• _Work required_
From the line containing "The FreeCAD and" to the end of the listing, write out every line exactly; leave out everything else.

───── Record list ─────

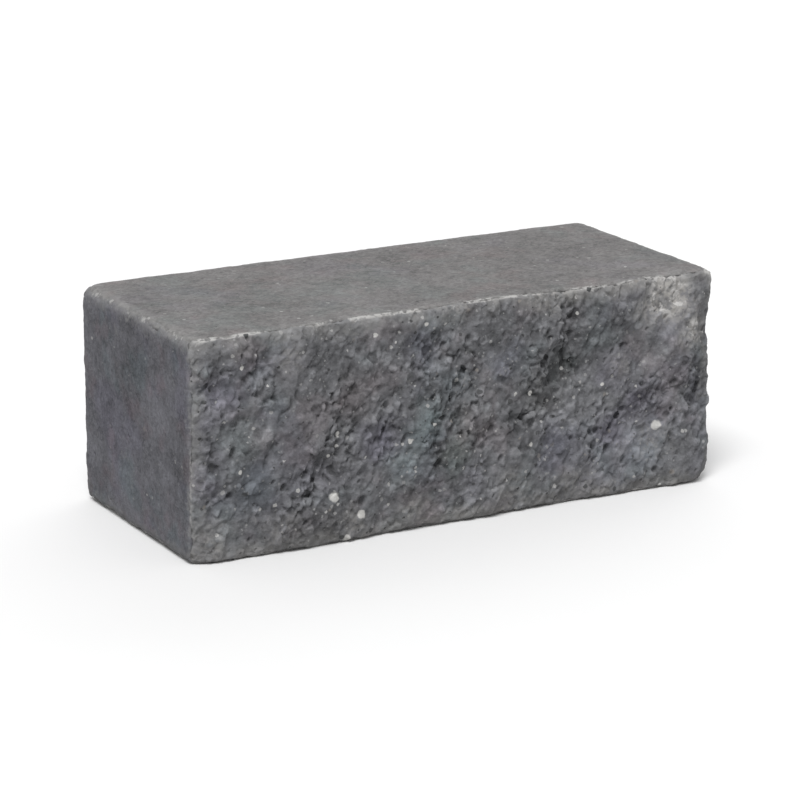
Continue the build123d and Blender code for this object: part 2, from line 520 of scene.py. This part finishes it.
def spread_out(values, pairs, rounds):
    """Values smoothed over the mesh's edges, round after round."""
    count = len(values)
    neighbours = np.bincount(pairs.ravel(), minlength=count)
    for _ in range(rounds):
        total = np.bincount(pairs[:, 0], values[pairs[:, 1]], count)
        total += np.bincount(pairs[:, 1], values[pairs[:, 0]], count)
        values = 0.5 * values + 0.5 * total / neighbours
    return values


def standing_proud(points, normals, pairs, rounds):
    """How far each point stands out of the smoothed surface: most on edges, below 0 in hollows."""
    smoothed = np.stack([spread_out(axis, pairs, rounds) for axis in points.T], axis=1)
    return np.sum((points - smoothed) * normals, axis=1)


def make_block():
    """The CAD block, remeshed finely, given its relief and thinned out to the triangle limit."""
    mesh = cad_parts["wall_block"].data.copy()
    block = bpy.data.objects.new("concrete_block", mesh)
    bpy.context.scene.collection.objects.link(block)

    remesh = block.modifiers.new("remesh", "REMESH")
    remesh.mode = "VOXEL"
    remesh.voxel_size = VOXEL * MM
    fine = applied(block)
    block.modifiers.clear()

    points = rows_of(fine.vertices, "co") / MM
    normals = rows_of(fine.vertex_normals, "vector")
    pairs = np.empty(len(fine.edges) * 2, np.int32)
    fine.edges.foreach_get("vertices", pairs)
    pairs = pairs.reshape(-1, 2)
    bulge = standing_proud(points, normals, pairs, EDGE_ROUNDS)
    edge = smooth_step(0.10, 0.75, bulge)

    split = smooth_step(0.30, 0.62, -normals[:, 1])
    bed = smooth_step(0.55, 0.85, np.abs(normals[:, 2])) * (1 - split)
    relief = np.zeros(len(points))
    on_split = split > 0
    on_mould = split < 1
    torn = split_relief(points[on_split]) - SPLIT_MEAN
    relief[on_split] += (split * settling(points))[on_split] * torn
    relief[on_mould] += (1 - split[on_mould]) * moulded_relief(points[on_mould])
    relief += wear_relief(points, edge, bulge)
    relief = np.minimum(relief, room_left(points, normals))

    moved = np.clip(points + normals * relief[:, None], BLOCK_LOW, BLOCK_HIGH)
    fine.vertices.foreach_set("co", (moved * MM).astype(np.float32).ravel())
    fine.update()
    # How far each point lies back in a hollow or stands out on an edge: the material paints shade into
    # the hollows and lightens the crests
    painted_hollow_shade = relief - spread_out(relief, pairs, HOLLOW_SHADE_ROUNDS) + 0.7 * np.minimum(bulge, 0.4)

    block.data = fine
    fine.calc_loop_triangles()
    thin = block.modifiers.new("thin", "DECIMATE")
    thin.ratio = min(1.0, MOST_TRIANGLES / len(fine.loop_triangles))
    thin.use_collapse_triangulate = True
    final = applied(block)
    block.modifiers.clear()
    block.data = final
    final.name = "concrete_block"

    tree = kdtree.KDTree(len(moved))
    for index, point in enumerate(moved * MM):
        tree.insert(point, index)
    tree.balance()
    source = [tree.find(vertex.co)[1] for vertex in final.vertices]
    kept, split = points[source], split[source]
    marks = {
        "split": split,
        "bed": bed[source],
        "painted_hollow_shade": painted_hollow_shade[source],
        "edge": np.clip(RUBBED_GAIN * spread_out(edge, pairs, RUBBED_ROUNDS)[source], 0, 1),
        "chipped": chipped_edges(kept, edge[source]),
        "border": border_gap(kept),
        "dust": split_dust(kept, split),
    }
    for name, values in marks.items():
        layer = final.attributes.new(name, "FLOAT", "POINT")
        layer.data.foreach_set("value", values.astype(np.float32))
    # The tint attribute holds tinted patches and painted shade in sockets and along crevices
    layer = final.attributes.new("tint", "FLOAT_VECTOR", "POINT")
    layer.data.foreach_set("vector", split_tints_and_shade(kept, split).astype(np.float32).ravel())
    inside = np.clip(rows_of(final.vertices, "co") / MM, BLOCK_LOW, BLOCK_HIGH) * MM
    final.vertices.foreach_set("co", inside.astype(np.float32).ravel())
    final.shade_smooth()
    return block


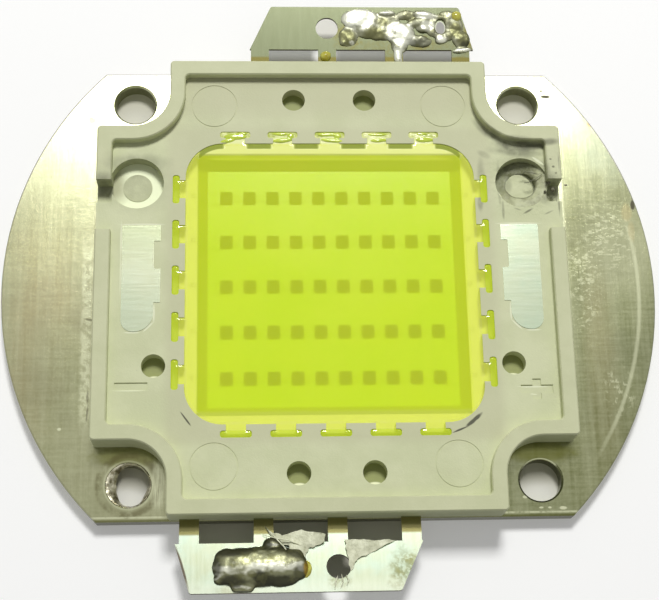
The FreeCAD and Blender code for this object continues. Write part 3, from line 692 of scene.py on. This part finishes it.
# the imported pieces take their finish

finishes = {"base_plate": plateMetal, "frame": framePlastic, "positive_leadframe": leadMetal,
            "negative_leadframe": leadMetal, "die_bonds": plain["bondSilver"],
            "bond_wires": plain["wireGold"]}
for node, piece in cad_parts.items():
    finish = plain["dieCrystal"] if node.startswith("led_die") else finishes.get(node)
    if finish:
        piece.data.materials.clear()
        piece.data.materials.append(finish)


# mesh building

def meshFrom(name, shape):
    mesh = bpy.data.meshes.new(name)
    shape.to_mesh(mesh)
    shape.free()
    return mesh


def placed(name, data):
    item = bpy.data.objects.new(name, data)
    bpy.context.scene.collection.objects.link(item)
    return item


def finishPiece(name, shape, material, smooth=60.0):
    mesh = meshFrom(name, shape)
    mesh.polygons.foreach_set("use_smooth", [True] * len(mesh.polygons))
    mesh.set_sharp_from_angle(angle=math.radians(smooth))
    mesh.materials.append(material)
    piece = placed(name, mesh)
    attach(piece, "root")
    return piece


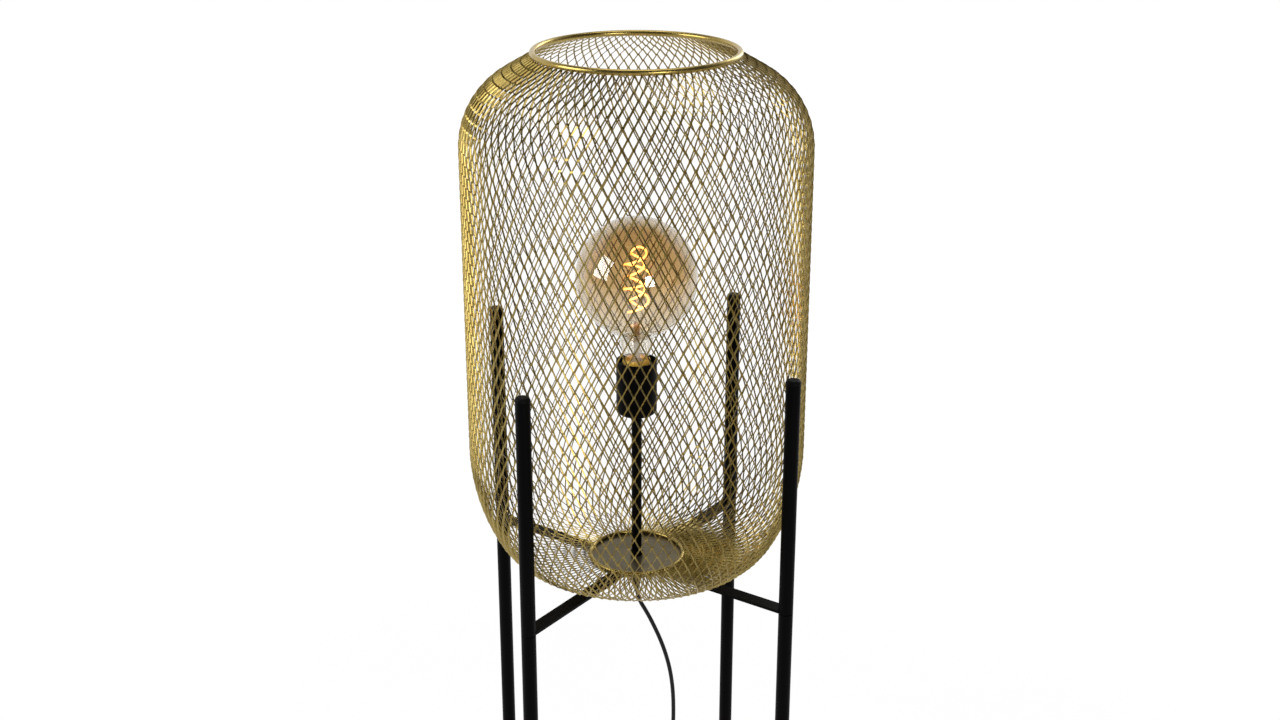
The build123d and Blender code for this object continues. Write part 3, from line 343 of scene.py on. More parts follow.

─────

• _Solved exercise_
The FreeCAD and Blender code for this object continues. Write part 3, from line 692 of scene.py on. This part finishes it.
# the imported pieces take their finish

finishes = {"base_plate": plateMetal, "frame": framePlastic, "positive_leadframe": leadMetal,
            "negative_leadframe": leadMetal, "die_bonds": plain["bondSilver"],
            "bond_wires": plain["wireGold"]}
for node, piece in cad_parts.items():
    finish = plain["dieCrystal"] if node.startswith("led_die") else finishes.get(node)
    if finish:
        piece.data.materials.clear()
        piece.data.materials.append(finish)


# mesh building

def meshFrom(name, shape):
    mesh = bpy.data.meshes.new(name)
    shape.to_mesh(mesh)
    shape.free()
    return mesh


def placed(name, data):
    item = bpy.data.objects.new(name, data)
    bpy.context.scene.collection.objects.link(item)
    return item


def finishPiece(name, shape, material, smooth=60.0):
    mesh = meshFrom(name, shape)
    mesh.polygons.foreach_set("use_smooth", [True] * len(mesh.polygons))
    mesh.set_sharp_from_angle(angle=math.radians(smooth))
    mesh.materials.append(material)
    piece = placed(name, mesh)
    attach(piece, "root")
    return piece


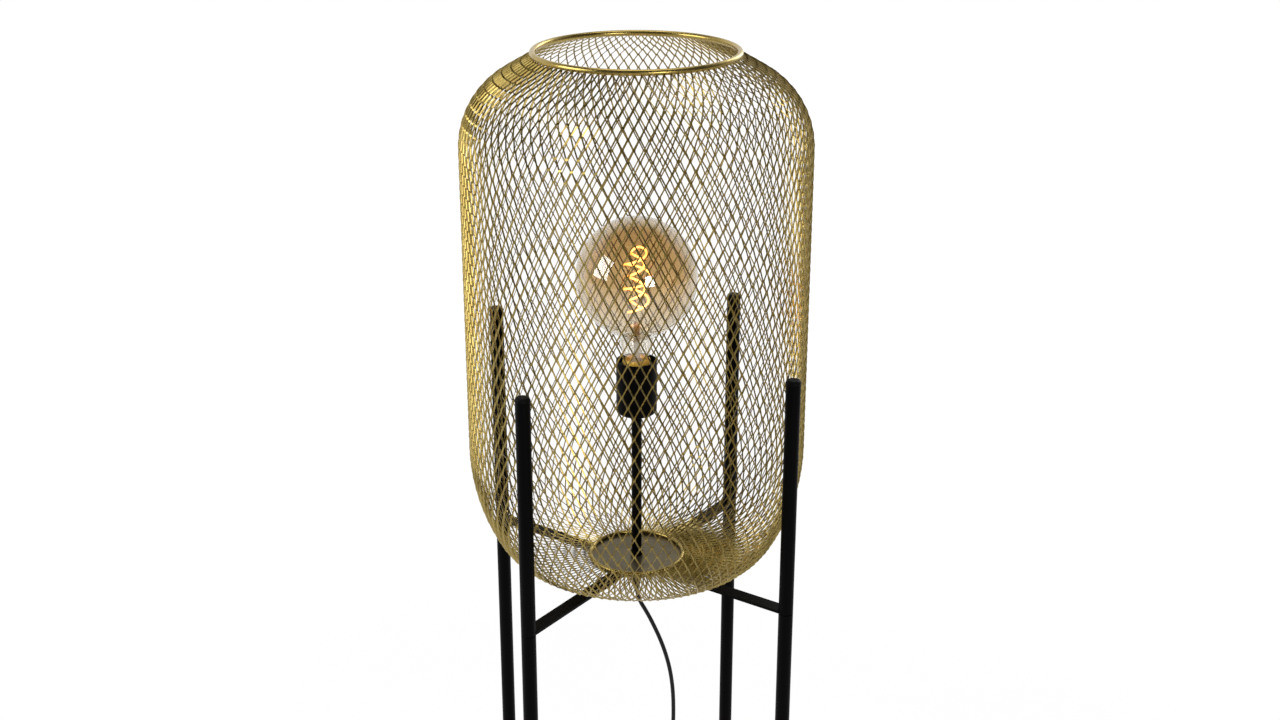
The build123d and Blender code for this object continues. Write part 3, from line 343 of scene.py on. More parts follow.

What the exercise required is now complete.